* **TO DO**
Lift out, unaltered, the lines of the material below between the line holding "holder_slide, PLASTIC, ring=True)" and the line holding "# The camera", counting both.
◆ ◆ ◆ ◆
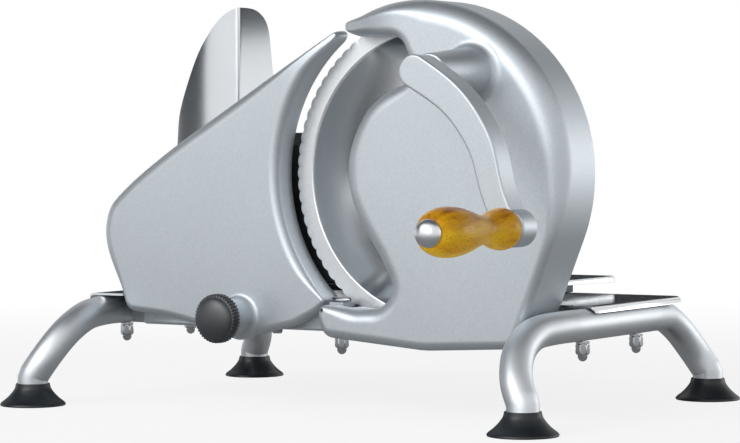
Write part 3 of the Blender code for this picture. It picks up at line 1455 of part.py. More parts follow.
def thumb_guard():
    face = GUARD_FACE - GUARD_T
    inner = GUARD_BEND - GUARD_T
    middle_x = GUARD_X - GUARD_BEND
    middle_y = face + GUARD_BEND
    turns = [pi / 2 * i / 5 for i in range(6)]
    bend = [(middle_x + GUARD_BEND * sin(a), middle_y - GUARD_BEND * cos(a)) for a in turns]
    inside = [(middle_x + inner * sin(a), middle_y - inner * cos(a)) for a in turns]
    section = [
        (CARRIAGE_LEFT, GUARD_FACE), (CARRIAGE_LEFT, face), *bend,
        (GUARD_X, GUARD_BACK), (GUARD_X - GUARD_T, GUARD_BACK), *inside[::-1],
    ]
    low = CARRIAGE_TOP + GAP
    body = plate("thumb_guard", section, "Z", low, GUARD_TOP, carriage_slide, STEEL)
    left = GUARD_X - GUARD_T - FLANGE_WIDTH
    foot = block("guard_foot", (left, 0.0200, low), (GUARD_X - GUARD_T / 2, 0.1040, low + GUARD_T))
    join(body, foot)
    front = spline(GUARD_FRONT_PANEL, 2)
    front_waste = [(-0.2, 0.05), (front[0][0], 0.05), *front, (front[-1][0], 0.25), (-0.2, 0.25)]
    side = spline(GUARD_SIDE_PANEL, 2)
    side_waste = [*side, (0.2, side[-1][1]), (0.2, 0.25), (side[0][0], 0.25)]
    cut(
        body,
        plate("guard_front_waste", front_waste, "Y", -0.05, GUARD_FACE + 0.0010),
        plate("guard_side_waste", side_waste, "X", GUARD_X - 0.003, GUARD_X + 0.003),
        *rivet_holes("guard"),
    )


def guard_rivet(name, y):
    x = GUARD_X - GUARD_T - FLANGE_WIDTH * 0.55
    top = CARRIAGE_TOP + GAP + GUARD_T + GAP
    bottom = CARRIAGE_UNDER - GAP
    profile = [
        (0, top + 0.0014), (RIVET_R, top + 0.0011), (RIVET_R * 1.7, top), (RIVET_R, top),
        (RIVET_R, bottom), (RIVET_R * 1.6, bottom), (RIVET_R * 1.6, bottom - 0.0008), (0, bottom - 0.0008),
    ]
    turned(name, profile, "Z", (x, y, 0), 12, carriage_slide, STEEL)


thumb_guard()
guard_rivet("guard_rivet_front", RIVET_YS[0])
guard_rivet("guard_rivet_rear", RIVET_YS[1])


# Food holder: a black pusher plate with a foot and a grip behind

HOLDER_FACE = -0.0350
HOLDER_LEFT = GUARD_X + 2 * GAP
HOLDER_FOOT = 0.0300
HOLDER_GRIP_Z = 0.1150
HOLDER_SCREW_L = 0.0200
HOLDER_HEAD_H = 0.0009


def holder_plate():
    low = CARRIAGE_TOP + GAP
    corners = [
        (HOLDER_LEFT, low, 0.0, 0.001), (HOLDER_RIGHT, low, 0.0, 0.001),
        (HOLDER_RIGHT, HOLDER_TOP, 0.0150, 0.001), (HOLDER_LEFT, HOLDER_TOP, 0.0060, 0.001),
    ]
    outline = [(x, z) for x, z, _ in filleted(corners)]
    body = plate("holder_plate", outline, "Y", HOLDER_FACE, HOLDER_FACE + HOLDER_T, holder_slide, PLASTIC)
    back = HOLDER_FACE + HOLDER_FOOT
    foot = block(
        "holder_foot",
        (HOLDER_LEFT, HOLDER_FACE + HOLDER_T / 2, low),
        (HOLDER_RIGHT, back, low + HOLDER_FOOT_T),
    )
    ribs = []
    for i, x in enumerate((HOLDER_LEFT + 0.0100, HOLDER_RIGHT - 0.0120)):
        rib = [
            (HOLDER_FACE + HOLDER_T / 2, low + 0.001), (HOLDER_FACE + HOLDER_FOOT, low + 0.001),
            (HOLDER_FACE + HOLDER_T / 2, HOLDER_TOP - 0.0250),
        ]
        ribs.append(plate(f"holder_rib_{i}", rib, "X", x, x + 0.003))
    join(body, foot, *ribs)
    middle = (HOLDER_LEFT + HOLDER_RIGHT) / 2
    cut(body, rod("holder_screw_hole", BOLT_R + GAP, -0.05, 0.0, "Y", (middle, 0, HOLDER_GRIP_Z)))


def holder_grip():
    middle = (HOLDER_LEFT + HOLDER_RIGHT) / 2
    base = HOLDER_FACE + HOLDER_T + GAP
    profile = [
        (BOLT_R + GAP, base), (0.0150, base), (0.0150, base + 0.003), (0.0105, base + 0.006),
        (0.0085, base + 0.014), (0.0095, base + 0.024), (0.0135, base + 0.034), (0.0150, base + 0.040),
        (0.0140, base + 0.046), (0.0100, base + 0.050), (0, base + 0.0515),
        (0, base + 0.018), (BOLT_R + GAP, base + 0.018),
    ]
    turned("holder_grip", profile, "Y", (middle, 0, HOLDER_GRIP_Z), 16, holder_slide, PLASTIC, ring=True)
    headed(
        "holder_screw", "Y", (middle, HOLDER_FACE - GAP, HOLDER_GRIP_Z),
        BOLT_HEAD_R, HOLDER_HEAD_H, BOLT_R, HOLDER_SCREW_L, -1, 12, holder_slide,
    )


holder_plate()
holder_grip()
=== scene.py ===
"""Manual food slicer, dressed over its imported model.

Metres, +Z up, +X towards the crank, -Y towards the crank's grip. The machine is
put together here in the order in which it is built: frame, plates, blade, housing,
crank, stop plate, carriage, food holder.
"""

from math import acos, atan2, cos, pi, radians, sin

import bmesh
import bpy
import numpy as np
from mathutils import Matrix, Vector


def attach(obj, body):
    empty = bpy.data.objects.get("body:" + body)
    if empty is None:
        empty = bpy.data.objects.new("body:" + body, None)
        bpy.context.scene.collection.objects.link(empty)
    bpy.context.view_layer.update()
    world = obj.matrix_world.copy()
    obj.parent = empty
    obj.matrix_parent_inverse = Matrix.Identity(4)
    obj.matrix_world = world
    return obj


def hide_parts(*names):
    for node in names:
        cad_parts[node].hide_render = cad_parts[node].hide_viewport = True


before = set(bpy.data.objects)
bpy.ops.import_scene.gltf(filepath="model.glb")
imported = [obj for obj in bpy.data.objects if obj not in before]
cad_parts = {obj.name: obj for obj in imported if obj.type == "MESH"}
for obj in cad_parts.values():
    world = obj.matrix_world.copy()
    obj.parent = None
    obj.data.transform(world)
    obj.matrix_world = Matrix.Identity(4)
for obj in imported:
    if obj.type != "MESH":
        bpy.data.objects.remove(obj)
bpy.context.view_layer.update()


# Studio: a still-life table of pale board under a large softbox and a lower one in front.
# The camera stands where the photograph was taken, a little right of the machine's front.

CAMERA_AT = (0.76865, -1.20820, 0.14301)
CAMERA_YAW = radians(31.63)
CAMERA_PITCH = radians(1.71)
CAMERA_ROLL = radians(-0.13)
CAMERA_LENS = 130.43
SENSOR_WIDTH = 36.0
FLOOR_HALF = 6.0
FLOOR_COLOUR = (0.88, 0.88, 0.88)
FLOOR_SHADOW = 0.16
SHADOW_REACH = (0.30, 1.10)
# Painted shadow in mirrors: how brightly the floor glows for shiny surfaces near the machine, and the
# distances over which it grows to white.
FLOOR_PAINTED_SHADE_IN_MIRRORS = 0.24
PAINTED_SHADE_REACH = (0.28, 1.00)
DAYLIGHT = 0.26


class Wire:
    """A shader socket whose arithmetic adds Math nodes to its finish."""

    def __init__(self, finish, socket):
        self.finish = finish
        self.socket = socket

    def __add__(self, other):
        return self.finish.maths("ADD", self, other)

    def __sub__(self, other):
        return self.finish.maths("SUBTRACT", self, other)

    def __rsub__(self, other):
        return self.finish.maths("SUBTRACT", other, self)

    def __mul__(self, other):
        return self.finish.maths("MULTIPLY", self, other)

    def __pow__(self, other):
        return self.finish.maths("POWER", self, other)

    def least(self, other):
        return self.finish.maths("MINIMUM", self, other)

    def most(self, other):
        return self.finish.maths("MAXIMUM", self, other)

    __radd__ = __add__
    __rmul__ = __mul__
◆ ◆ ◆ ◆
* **COMPLETE RESPONSE**
    turned("holder_grip", profile, "Y", (middle, 0, HOLDER_GRIP_Z), 16, holder_slide, PLASTIC, ring=True)
    headed(
        "holder_screw", "Y", (middle, HOLDER_FACE - GAP, HOLDER_GRIP_Z),
        BOLT_HEAD_R, HOLDER_HEAD_H, BOLT_R, HOLDER_SCREW_L, -1, 12, holder_slide,
    )


holder_plate()
holder_grip()
=== scene.py ===
"""Manual food slicer, dressed over its imported model.

Metres, +Z up, +X towards the crank, -Y towards the crank's grip. The machine is
put together here in the order in which it is built: frame, plates, blade, housing,
crank, stop plate, carriage, food holder.
"""

from math import acos, atan2, cos, pi, radians, sin

import bmesh
import bpy
import numpy as np
from mathutils import Matrix, Vector


def attach(obj, body):
    empty = bpy.data.objects.get("body:" + body)
    if empty is None:
        empty = bpy.data.objects.new("body:" + body, None)
        bpy.context.scene.collection.objects.link(empty)
    bpy.context.view_layer.update()
    world = obj.matrix_world.copy()
    obj.parent = empty
    obj.matrix_parent_inverse = Matrix.Identity(4)
    obj.matrix_world = world
    return obj


def hide_parts(*names):
    for node in names:
        cad_parts[node].hide_render = cad_parts[node].hide_viewport = True


before = set(bpy.data.objects)
bpy.ops.import_scene.gltf(filepath="model.glb")
imported = [obj for obj in bpy.data.objects if obj not in before]
cad_parts = {obj.name: obj for obj in imported if obj.type == "MESH"}
for obj in cad_parts.values():
    world = obj.matrix_world.copy()
    obj.parent = None
    obj.data.transform(world)
    obj.matrix_world = Matrix.Identity(4)
for obj in imported:
    if obj.type != "MESH":
        bpy.data.objects.remove(obj)
bpy.context.view_layer.update()


# Studio: a still-life table of pale board under a large softbox and a lower one in front.
# The camera stands where the photograph was taken, a little right of the machine's front.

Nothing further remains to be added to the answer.